Your dog will love the chance to splash around in the water, dig in the sand, and sniff all those new and unusual beach smells. If they’re lucky, they’ll also get the chance to do some socializing with other furry beachgoers.

Just remember a few simple tips to help your pup stay safe at the beach:

  • Check the rules. It’s worth double-checking the posted rules on doggy beach access before hitting the sand. Regulations change often and leash laws can vary based on the time of day or the time of year, so check the fine print. And as always, make sure you clean up after your pooch. 

  • Check the conditions. When you first arrive at the beach, take some time to observe the conditions and whether it’s safe for your pup to swim.

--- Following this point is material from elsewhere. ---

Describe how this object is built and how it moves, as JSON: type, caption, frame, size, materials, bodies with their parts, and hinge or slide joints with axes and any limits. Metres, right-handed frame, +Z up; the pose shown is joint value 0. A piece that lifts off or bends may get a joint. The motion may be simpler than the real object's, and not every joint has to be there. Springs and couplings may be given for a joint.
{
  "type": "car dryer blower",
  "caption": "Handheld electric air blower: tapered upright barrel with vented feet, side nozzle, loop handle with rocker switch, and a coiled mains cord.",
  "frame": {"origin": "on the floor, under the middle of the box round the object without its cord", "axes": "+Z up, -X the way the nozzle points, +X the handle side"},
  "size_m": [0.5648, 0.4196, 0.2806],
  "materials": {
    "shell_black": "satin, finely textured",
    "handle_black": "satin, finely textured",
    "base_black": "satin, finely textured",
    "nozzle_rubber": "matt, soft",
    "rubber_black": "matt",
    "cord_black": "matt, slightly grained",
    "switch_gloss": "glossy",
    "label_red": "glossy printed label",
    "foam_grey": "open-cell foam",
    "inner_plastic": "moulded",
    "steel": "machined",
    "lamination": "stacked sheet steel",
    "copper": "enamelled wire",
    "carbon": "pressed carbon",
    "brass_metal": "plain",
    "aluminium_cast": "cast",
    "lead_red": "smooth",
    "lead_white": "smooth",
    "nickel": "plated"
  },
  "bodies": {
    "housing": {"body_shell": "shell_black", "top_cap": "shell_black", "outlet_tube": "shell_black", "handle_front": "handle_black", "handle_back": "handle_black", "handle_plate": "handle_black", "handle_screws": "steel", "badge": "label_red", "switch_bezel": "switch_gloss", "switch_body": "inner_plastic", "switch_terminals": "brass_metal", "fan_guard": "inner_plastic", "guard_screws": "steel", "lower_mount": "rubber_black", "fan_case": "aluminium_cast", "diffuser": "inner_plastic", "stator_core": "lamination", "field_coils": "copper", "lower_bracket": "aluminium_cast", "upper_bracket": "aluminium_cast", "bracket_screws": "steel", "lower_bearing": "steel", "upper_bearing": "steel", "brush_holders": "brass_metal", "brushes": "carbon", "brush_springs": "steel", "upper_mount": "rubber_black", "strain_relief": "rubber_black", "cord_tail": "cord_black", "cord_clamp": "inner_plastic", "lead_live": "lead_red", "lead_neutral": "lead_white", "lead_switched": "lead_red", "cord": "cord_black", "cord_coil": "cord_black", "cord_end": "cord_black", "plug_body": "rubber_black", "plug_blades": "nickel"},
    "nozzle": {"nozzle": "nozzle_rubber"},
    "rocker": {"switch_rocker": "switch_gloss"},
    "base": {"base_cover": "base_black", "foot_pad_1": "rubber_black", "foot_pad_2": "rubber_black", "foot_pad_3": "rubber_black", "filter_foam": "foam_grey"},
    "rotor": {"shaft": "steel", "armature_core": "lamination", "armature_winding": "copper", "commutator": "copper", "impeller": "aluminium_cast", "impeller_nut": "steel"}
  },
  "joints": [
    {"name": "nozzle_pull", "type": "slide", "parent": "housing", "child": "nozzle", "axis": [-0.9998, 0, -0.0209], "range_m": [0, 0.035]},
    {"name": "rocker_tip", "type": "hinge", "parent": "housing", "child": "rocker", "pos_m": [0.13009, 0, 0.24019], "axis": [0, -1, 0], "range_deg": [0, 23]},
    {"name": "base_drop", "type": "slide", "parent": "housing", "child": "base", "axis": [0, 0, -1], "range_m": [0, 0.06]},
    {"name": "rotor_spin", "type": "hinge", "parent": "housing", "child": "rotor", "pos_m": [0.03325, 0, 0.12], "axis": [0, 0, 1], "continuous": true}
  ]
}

Don’t forget that scorching hot sand can also burn your pup’s paw pads, so avoid dry sand in the hottest part of the day. Also, keep an eye out for sharp rocks and broken glass. 

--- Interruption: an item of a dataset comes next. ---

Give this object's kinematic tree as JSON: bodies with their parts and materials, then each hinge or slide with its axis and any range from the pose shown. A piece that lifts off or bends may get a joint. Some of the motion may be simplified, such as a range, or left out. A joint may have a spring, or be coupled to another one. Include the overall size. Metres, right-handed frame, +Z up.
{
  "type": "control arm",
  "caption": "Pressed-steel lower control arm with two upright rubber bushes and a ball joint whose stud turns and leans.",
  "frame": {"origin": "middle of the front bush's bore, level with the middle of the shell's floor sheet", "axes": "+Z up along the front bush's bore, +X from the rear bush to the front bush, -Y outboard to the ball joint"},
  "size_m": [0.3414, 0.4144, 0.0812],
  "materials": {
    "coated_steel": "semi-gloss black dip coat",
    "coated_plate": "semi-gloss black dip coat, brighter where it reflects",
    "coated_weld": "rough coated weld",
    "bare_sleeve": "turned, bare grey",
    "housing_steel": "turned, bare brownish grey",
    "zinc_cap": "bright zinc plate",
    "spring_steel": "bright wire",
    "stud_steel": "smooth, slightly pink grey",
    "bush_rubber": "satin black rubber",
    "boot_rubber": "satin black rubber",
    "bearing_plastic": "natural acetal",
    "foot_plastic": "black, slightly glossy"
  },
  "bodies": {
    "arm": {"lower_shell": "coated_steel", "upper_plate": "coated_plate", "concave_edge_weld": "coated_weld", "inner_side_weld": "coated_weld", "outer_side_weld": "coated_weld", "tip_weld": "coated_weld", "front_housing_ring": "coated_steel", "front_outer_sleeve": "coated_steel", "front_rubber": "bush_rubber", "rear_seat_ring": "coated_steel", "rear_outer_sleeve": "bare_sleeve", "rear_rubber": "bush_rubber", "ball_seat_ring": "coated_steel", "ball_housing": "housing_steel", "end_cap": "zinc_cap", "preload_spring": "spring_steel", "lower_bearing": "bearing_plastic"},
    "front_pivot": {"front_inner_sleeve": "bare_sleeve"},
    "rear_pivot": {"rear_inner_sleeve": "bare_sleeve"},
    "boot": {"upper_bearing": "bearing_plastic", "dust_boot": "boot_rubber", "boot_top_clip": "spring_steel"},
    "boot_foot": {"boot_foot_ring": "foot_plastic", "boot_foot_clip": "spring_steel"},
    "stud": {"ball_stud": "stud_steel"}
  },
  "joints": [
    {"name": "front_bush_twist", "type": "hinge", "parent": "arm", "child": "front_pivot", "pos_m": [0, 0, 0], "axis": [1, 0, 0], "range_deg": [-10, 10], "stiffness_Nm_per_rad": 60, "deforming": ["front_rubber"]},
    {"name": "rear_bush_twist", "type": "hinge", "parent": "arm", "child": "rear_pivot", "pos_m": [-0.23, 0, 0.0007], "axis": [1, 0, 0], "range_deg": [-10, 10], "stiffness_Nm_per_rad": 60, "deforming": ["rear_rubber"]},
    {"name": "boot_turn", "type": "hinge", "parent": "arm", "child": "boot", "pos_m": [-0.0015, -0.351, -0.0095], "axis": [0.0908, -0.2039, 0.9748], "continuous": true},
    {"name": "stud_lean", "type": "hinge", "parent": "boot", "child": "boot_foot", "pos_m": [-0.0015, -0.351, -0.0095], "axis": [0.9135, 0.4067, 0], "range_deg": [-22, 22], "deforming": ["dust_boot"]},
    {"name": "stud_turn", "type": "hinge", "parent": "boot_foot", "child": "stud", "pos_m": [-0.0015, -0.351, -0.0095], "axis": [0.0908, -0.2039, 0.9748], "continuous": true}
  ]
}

  • Watch them closely. Monitor your dog at all times to ensure they don’t get into trouble in the water or encounter any other hazards. If you think they may be overdoing it and at risk of overheating, take them to a cool, shaded area for a rest and some hydration.

  • Sun safety. If your pup has short hair or light skin, be sure to apply some doggy sunscreen before hitting the sand. Staying in the shade during the hottest part of the day will also reduce the risk of your pup overheating.

  • Ensure that your dog drinks plenty of water (not salt water!). Provide plenty of fresh water for your pup to drink — don’t let them drink salt water as this will make them sick.

  • Rinsing off. When you’ve finished your beach adventure, washing away all that salt and sand isn’t just important to help keep your car clean. It’ll also prevent skin irritation and keep your pup’s coat in tip-top shape.

With all the responsible stuff taken care of, feel free to sit back, relax, and soak up some sunshine. Whether your pup enjoys swimming, digging, running, or exploring, they’ll love every minute of your coastal escape.

A journey to the beach is paws-down one of the best road trips for dogs. With sand between your toes and your pup by your side, there’s no place in the world you’d rather be.